If you look at our injury-adjusted raw Game Scores for San Francisco and Kansas City — which is a pretty dubious method due to the small sample size — you can justify a Super Bowl point spread anywhere between Kansas City as a 1.5 point favorite to San Francisco as a 2.5-point favorite.
If you adjust those Game Score values toward more reasonable expectations, it looks more like Kansas City as 1-point favorite (which is very close to where the line was at publication time, KC -1.5), or an even 50/50 tossup.
In short, two great teams are colliding in Super Bowl 54, and both San Francisco and Kansas City would be solid favorites against many other recent Super Bowl teams.

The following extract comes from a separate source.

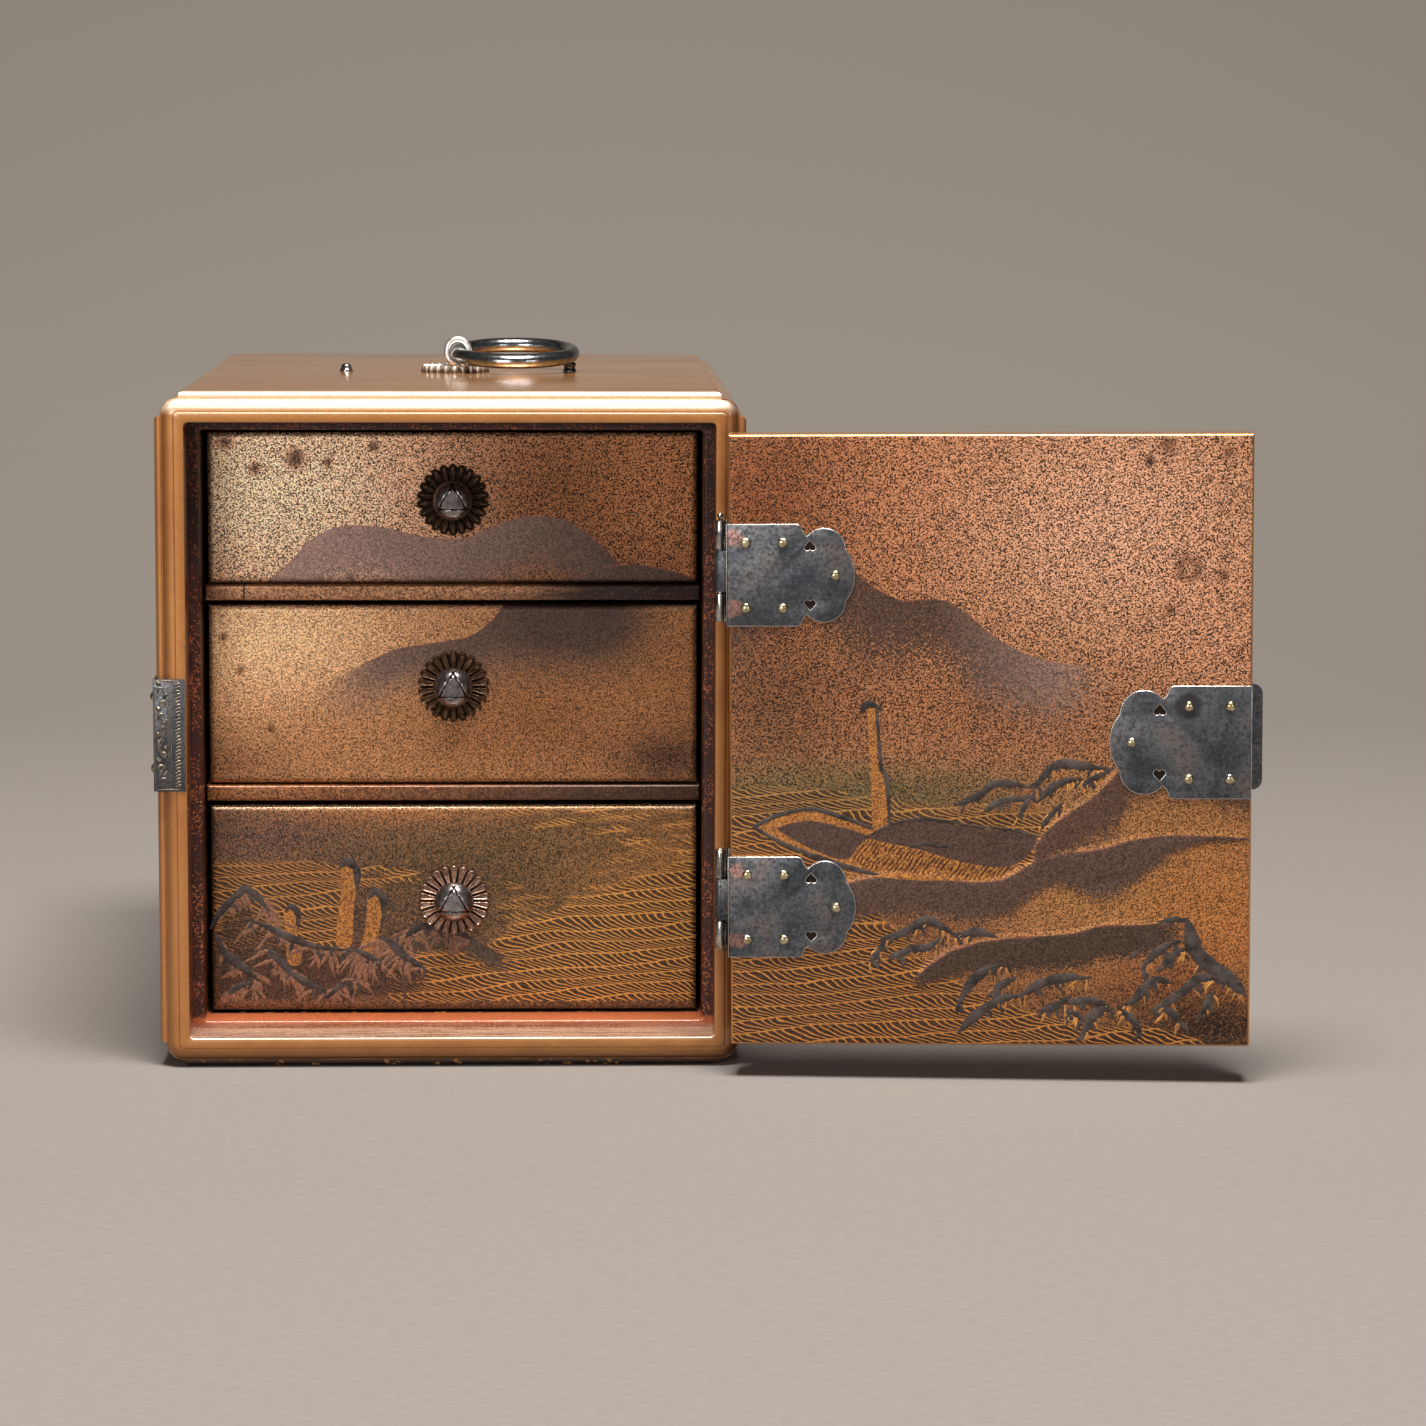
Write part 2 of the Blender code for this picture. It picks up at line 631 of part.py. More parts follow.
def keeper(look):
    """A plate on the frame's left front, where the hasp's tongue lands, bent round to the case's side."""
    side = CASE_WIDTH / 2 + PLATE_GAP
    front_edge = OPENING_HALF + BAND_BEVEL
    section = [
        (-front_edge, -LEAF_FACE),
        (-side - PLATE_THICKNESS, -LEAF_FACE),
        (-side - PLATE_THICKNESS, KEEPER_SIDE_LENGTH + KEEPER_HEIGHT),
        (-side, KEEPER_SIDE_LENGTH + KEEPER_HEIGHT),
        (-side, -PLATE_GAP),
        (-front_edge, -PLATE_GAP),
    ]
    bent = prism(
        [(x, FRONT_Y + depth) for x, depth in section],
        DOOR_MIDDLE - KEEPER_HEIGHT,
        DOOR_MIDDLE + KEEPER_HEIGHT,
        Matrix.Identity(4),
    )
    plate = finish("lock_keeper", bent, look)
    cloud = cloud_outline(KEEPER_SIDE_LENGTH, KEEPER_HEIGHT, -BARREL_RADIUS)
    trim = finish("trim", side_prism(cloud, -CASE_WIDTH, 0, DOOR_MIDDLE), look)
    combine(plate, "INTERSECT", [trim])
    holes = [
        finish("heart", side_prism(heart, -CASE_WIDTH, -side + PLATE_THICKNESS, DOOR_MIDDLE), look)
        for heart in hearts(KEEPER_SIDE_LENGTH, KEEPER_HEIGHT)
    ]
    return combine(plate, "DIFFERENCE", holes)


def nail(name, place, look, height=NAIL_HEIGHT):
    profile = [(0, 0), (NAIL_RADIUS, 0)]
    for angle in (30, 60):
        turn = math.radians(angle)
        profile.append((NAIL_RADIUS * math.cos(turn), height * math.sin(turn)))
    profile.append((0, height))
    return finish(name, turned(profile, 8, place), look, place.translation)


def door_nails(look):
    """Five nails on each plate of the door, inside and outside."""
    made = []
    inside = DOOR_THICKNESS + LEAF_FACE + PLATE_GAP
    outside = -LEAF_FACE - PLATE_GAP
    hasp_face = -PLATE_GAP - HASP_THICKNESS - PLATE_GAP
    plates = [
        ("upper", LEAF_EDGE, -1, LEAF_LENGTH, HINGE_HEIGHT, DOOR_MIDDLE + HINGE_SPREAD, outside),
        ("lower", LEAF_EDGE, -1, LEAF_LENGTH, HINGE_HEIGHT, DOOR_MIDDLE - HINGE_SPREAD, outside),
        ("lock", -DOOR_HALF, 1, LOCK_LENGTH, LOCK_HEIGHT, DOOR_MIDDLE, hasp_face),
    ]
    for plate, edge, inwards, length, height, middle, outer in plates:
        for number, (u, v) in enumerate(nail_places(length, height), 1):
            x = edge + inwards * u
            for face, depth, turn in (("inner", inside, TOWARDS_BACK), ("outer", outer, TOWARDS_FRONT)):
                place = Matrix.Translation((x, FRONT_Y + depth, middle + v)) @ turn
                made.append(nail(f"nail_{plate}_{face}_{number}", place, look))
    return made


def keeper_nails(look):
    x = -CASE_WIDTH / 2 - LEAF_FACE - PLATE_GAP
    for number, (depth, v) in enumerate(nail_places(KEEPER_SIDE_LENGTH, KEEPER_HEIGHT)[::2], 1):
        place = Matrix.Translation((x, FRONT_Y + depth, DOOR_MIDDLE + v)) @ TOWARDS_LEFT
        nail(f"nail_keeper_{number}", place, look, KEEPER_NAIL_HEIGHT)


def door(lacquer, silver, pale):
    """The door and all that swings with it, shaped closed and then turned open about the hinge axis."""
    panel = box(
        (-DOOR_HALF, FRONT_Y, DOOR_LOW),
        (DOOR_HALF, FRONT_Y + DOOR_THICKNESS, DOOR_HIGH),
    )
    round_edges(panel, DOOR_ROUND, 2, lambda edge: True)
    pieces = [finish("door_panel", panel, lacquer)]
    for level, middle in (("upper", DOOR_MIDDLE + HINGE_SPREAD), ("lower", DOOR_MIDDLE - HINGE_SPREAD)):
        pieces.append(door_leaf("door_hinge_" + level, middle, silver))
        case_leaf("case_hinge_" + level, middle, silver)
        hinge_pin("hinge_pin_" + level, middle, silver)
    pieces += [lock_plate(silver), hasp(silver)] + door_nails(pale)
    axis = bpy.data.objects.new("door_axis", None)
    bpy.context.collection.objects.link(axis)
    axis.matrix_world = AXIS_FRAME
    for piece in pieces:
        piece.parent = axis
        piece.matrix_parent_inverse = AXIS_FRAME.inverted()
    axis.matrix_world = AXIS_FRAME @ Matrix.Rotation(math.radians(DOOR_OPEN_DEG), 4, "Z")


def handle(silver, pale):
    """A ring in a staple, with a rosette under it and a stud for it to lie on at either side."""
    foot = CASE_HEIGHT + PLATE_GAP
    rosette(
        "handle_rosette", Matrix.Translation((HANDLE_ROSETTE_X, 0, foot)), pale, HANDLE_ROSETTE_HEIGHT
    )
    centre = Vector((EYE_X, 0, EYE_Z))
    eye = finish(
        "handle_eye",
        torus(EYE_RADIUS, EYE_TUBE, 18, 6, Matrix.Translation(centre) @ TOWARDS_FRONT, EYE_STRETCH),
        pale,
        centre,
    )
    seat = foot + HANDLE_ROSETTE_HEIGHT / 2 + PLATE_GAP
    collar = EYE_Z - EYE_RADIUS
    stem_profile = [(0, seat), (2.2 * EYE_TUBE, seat), (1.5 * EYE_TUBE, collar), (0, collar)]
    stem = turned(stem_profile, 12, Matrix.Translation((EYE_X, 0, 0)))
    combine(eye, "UNION", [finish("stem", stem, pale)])
    lean = Matrix.Rotation(math.radians(RING_TILT_DEG), 4, "X")
    out = Matrix.Translation((RING_RADIUS, 0, 0))
    ring = torus(RING_RADIUS, RING_TUBE, 34, 9, Matrix.Translation(centre) @ lean @ out)
    finish("handle_ring", ring, silver, centre)
    height = EYE_HEIGHT - RING_TUBE - STOP_GAP - PLATE_GAP
    profile = [(0, 0), (STOP_RADIUS, 0), (STOP_RADIUS * 0.8, height * 0.35), (STOP_RADIUS, height * 0.6)]
    profile += [(STOP_RADIUS * 0.8, height * 0.88), (0, height)]
    for side, across in (("left", -1), ("right", 1)):
        place = Matrix.Translation((EYE_X + across * STOP_DISTANCE, 0, foot))
        finish("handle_stop_" + side, turned(profile, 12, place), silver, place.translation)


def build():
    clear_scene()
    gold = material("gold_lacquer", (0.62, 0.36, 0.12), 0.3, 0.6)
    flaked = material("flaked_lacquer", (0.38, 0.20, 0.09), 0.35, 0.4)
    dark = material("dark_lining", (0.05, 0.02, 0.015), 0.4, 0.0)
    bronze = material("bronze_rosette", (0.30, 0.19, 0.14), 0.35, 1.0)
    silver = material("dark_silver", (0.20, 0.20, 0.21), 0.35, 1.0)
    pale = material("pale_metal", (0.75, 0.70, 0.58), 0.3, 1.0)
    case_solid(gold)
    drawers, shelves = storeys()
    for level, low in zip(("upper", "lower"), shelves):
        shelf_solid("shelf_" + level, low, flaked)
    for level, (low, high) in zip(("upper", "middle", "lower"), drawers):
        tray = drawer_solid("drawer_" + level, low, high, flaked, dark)
        pull(level, tray, low, high, bronze, silver)
    door(flaked, silver, pale)
    keeper(silver)
    keeper_nails(pale)
    handle(silver, pale)


build()
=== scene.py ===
"""Finishes and fine detail of a small gold-lacquered cabinet: one door, three drawers and a ring handle.

Metres, +Z up, the front faces -Y. Pictures are laid out in millimetres on each panel.
"""

import math
import random

import bmesh
import bpy
import numpy as np
from mathutils import Matrix, Vector


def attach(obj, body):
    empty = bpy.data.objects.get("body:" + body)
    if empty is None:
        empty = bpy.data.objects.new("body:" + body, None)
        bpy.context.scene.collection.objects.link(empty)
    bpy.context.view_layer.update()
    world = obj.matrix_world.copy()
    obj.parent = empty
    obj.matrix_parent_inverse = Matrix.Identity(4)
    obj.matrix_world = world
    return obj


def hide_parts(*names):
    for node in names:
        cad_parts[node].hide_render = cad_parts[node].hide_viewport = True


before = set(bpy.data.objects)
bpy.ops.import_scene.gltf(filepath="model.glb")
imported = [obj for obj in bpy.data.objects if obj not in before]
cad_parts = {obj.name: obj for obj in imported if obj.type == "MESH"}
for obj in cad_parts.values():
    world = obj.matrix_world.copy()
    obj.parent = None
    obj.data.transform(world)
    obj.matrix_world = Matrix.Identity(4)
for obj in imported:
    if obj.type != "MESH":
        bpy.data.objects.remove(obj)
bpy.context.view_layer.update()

MM = 0.001

# The case, as in the solid (mm)
CASE_DEPTH = 132.0
CASE_HEIGHT = 115.6
FRONT = -CASE_DEPTH / 2
MIDDLE = CASE_HEIGHT / 2
TALLER = 7.8
CORE_HALF = 48.9
ARC_CENTRE = 45.8
PANEL_STEP = 1.1
PANEL_FRONT = 2.0
ROUND_DEPTH = 1.9
OPENING_HALF = 44.8
INSIDE_HALF = 43.0
SILL_DROP = 0.6
REBATE = 9.5
INSIDE_BACK = 127.0
DRAWER_FACE = 17.3
SHELF_FRONT = 16.8

# The door and its axis (mm)
DOOR_HALF = 43.7
DOOR_LOW, DOOR_HIGH = 5.8, 109.1
DOOR_MIDDLE = (DOOR_LOW + DOOR_HIGH) / 2
DOOR_THICKNESS = 7.0
AXIS_X = 45.65
LEAF_EDGE = 44.1
PLATE = 0.35
GAP = 0.05
HINGE_MIDDLES = {"upper": DOOR_MIDDLE + 28.1, "lower": DOOR_MIDDLE - 28.1}
AXIS = Matrix.Translation((AXIS_X * MM, (FRONT - 1.1) * MM, DOOR_MIDDLE * MM)) @ Matrix.Rotation(
    math.radians(-0.25), 4, "Y"
)
OPEN = AXIS @ Matrix.Rotation(math.radians(175), 4, "Z") @ AXIS.inverted()

# The drawers, the shelves and the pulls: low and high edges, and middles (mm)
DRAWER_HALF = 42.2
FRONT_THICKNESS = 2.4
TRAY_BACK = 60
TRAY_WALL = 3
TRAY_FLOOR = 2.5
DRAWERS = {"upper": (81.7, 107.7), "middle": (46.8, 77.8), "lower": (6.7, 42.9)}
SHELVES = {"upper": 78.7, "lower": 43.8}
SHELF_THICKNESS = 2.7
PULL_HEIGHTS = {"upper": 96.1, "middle": 63.7, "lower": 26.2}

# The metal plates: length from the straight edge, and height (mm)
HINGE_PLATE = (21.6, 17.2)
HINGE_LIMB = (19.0, 17.2)
LOCK_PLATE = (23.8, 19.1)
HASP_PLATE = (23.8, 18.0)
KEEPER_LIMB = (19.0, 19.2)
SIDE = 50.05
BARREL_RADIUS = 1.0
PIN_RADIUS = 0.45
NAIL_RADIUS = 0.87

# The handle (mm)
EYE_HEIGHT = 119.0
RING_RADIUS = 10.4
RING_WIRE = 1.34
EYE_RADIUS = 2.0
EYE_WIRE = 0.56
STUD_REACH = 20.3
STUD_RADIUS = 1.2


# Bench tools


def only(piece):
    """Leaves just this piece selected and active."""
    bpy.ops.object.select_all(action="DESELECT")
    piece.select_set(True)
    bpy.context.view_layer.objects.active = piece
    return piece


def fresh(name):
    """Names the object that the last operator added."""
    piece = bpy.context.object
    piece.name = name
    piece.data.name = name
    return piece


def settle(piece, place=None):
    """Puts the piece's place, turn and size into its mesh."""
    if place is not None:
        piece.matrix_world = place @ piece.matrix_world
    only(piece)
    bpy.ops.object.transform_apply(location=True, rotation=True, scale=True)
    return piece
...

If you want to look through a variety of team stats, both offensive and defensive, you can check out our NFL stats pages. Here is how San Francisco ranked in the regular season in various statistical categories.
|Net Yards Per Pass||7.4||3||4.8||1|
|Yards per Rush||4.6||8||4.5||23|
|Third Down Conversion %||44.6%||4||32.4%||2|
|Red Zone TD %||54.3%||21||61.4%||25|
|Drive Scoring %||44.3%||5||29.0%||3|
|Drive Turnover %||12.0%||20||14.2%||6|
San Francisco may not come across as an elite passing offense, but they are a low volume but high efficiency unit. You might be surprised to see San Francisco rank so poorly in red zone stats, both offensively and defensively. One can only imagine how dominant the 49ers would have been this year if they had performed better in the red zone.
Meanwhile, the rush defense, at least by yards per carry, is the weakest category for the defense. That is also the case for Kansas City. Can we collectively repeat that rush defense is not the primary driver of what makes a defense great?